LPS, UNL launch pilot program to help paras become special education teachers
LINCOLN, Neb. (KLKN) – Lincoln Public Schools and the University of Nebraska-Lincoln are teaming up to help with teacher shortages, specifically in special education.
The Para Pathway to Teaching pilot program launched on Thursday, aiming to build a pipeline of special education teachers.
“We started this conversation with UNL about a year ago,” said Vann Price, LPS associate superintendent of human resources. “Special education is an area of need in terms of … having more candidates who are committed to Lincoln Public Schools, to our students.”
Ninety-eight percent of the nation’s school districts struggle to retain special education teachers, according to the U.S. Department of Education.
And Lincoln is also experiencing that need.

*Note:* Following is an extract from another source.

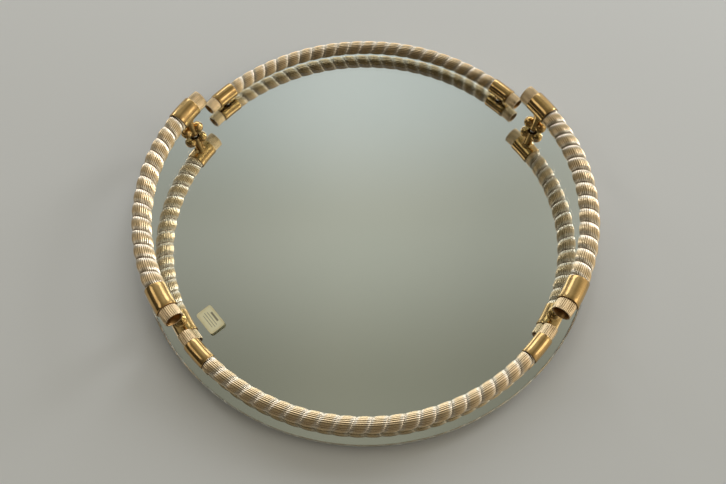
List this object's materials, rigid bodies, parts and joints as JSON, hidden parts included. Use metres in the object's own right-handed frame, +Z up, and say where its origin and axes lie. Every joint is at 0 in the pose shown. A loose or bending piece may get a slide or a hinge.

“It was really knowing that we have a huge need for special education teachers across this country,” said Sue Kemp, professor in UNL’s Department of Special Education. “We just don’t have enough of them. We know it from the training perspective, and clearly LPS knows it. We can’t fill all of these positions.”
Fourteen current LPS paraeducators will take part in a program to fill that need by obtaining their special education teaching endorsement.
Iman Alkanfas is one of them.
An early childhood para at Adams Elementary School, Alkanfas said she sees students with special needs now and wants to become a teacher.
“That is the point,” Alkanfas said. “I want to be a special education teacher. I want to see the kids’ improvement. I want to see the family happier than before they even start in the school. This is what I really want to do.”
Alkanfas has tried to find a program like this for the past two years, but most through other colleges had too much of a workload or were too expensive.
LPS and UNL will cover tuition and fees, with participants picking up the cost of textbooks.
The paras will complete the program over seven semesters while continuing their work at LPS.
Then they’ll sign a three-year contract to teach within the district.
“We know that special education teachers are scarcer than they have been in previous years,” Price said. “We looked at that and thought, ‘We really need to be proactive in terms of how we’re going to solve that so that we don’t find ourselves in a situation where we don’t have teachers to be working with our students.'”
The work will start sooner than later.
Participants will be picking up laptops as early as Friday.
And classes will start on Aug. 21 as UNL’s fall semester begins.